Apart from the intervention through UBEC, Adamu reiterated that government will also recruit about 500,000 teachers for the basic education sector nationwide. He explained that when the exercise is completed, the government will place more responsibilities on states and local councils to provide infrastructural and instructional materials to the teachers.
We commend the government for embarking on this ambitious initiative to improve the quality of teachers and teaching at the basic education level. This type of intervention is long overdue. Over time, the basic education sector has been neglected in terms of quality staffing, infrastructure and instructional materials. In most primary schools, especially those in rural areas, lessons are conducted in dilapidated classrooms, with leaking roofs and decrepit floors.  Worse still, pupils in some schools are taught under trees in the absence of classrooms.
Apart from the dearth of teachers at the basic education level nationwide, the quality of the available teachers is nothing to write home about. The quality of teaching in most of these schools is also better imagined than described. This sorry state of the nation’s basic education system partly explains why many parents prefer to send their children and wards to private schools, where the quality of teachers and teaching is sometimes higher.

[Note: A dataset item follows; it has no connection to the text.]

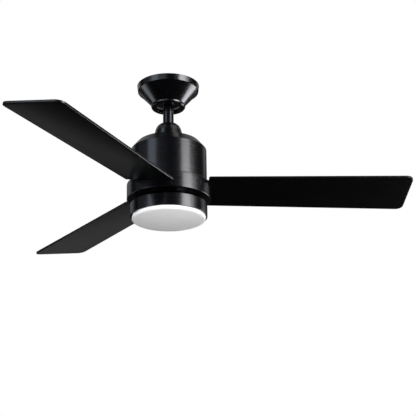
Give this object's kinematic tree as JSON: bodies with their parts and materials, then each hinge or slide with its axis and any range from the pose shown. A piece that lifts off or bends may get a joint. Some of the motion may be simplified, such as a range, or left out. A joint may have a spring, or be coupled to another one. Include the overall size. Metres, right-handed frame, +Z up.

Some affluent Nigerians send their children abroad, even for basic education, while the less affluent ones send theirs to neighbouring West African countries such as Togo, Benin Republic and Ghana, where they think the quality is higher than what is obtainable on our shores.
It is good that the government has decided to rise to the challenge of poor staffing in our basic schools. We urge it to match its good intentions with action. The government should ensure that only suitably qualified teachers are recruited for this crucial assignment. It should also make sure that the exercise is transparent. It is time we stop paying lip-service to basic education in the country.
If we fail to get it right at the basic level, there is, indeed, no guarantee that we shall get it right at the   higher levels. It is necessary to give our children a sound educational foundation.
It is, however, one thing to recruit teachers; it is another to pay them regularly. Therefore, the government should ensure that teachers are well remunerated and paid regularly.  The tragedy of the teaching profession in Nigeria, at least at the basic level, is the lack of prestige and enhanced welfare package. Efforts should be made to make teaching prestigious and well paying at all levels.
That is the only way the profession can attract brilliant minds. If the government continues to handle issues that concern teachers with disdain and indifference, the profession will not be attractive to young and talented persons. In this recruitment exercise, the states should be carried along for maximum impact and success.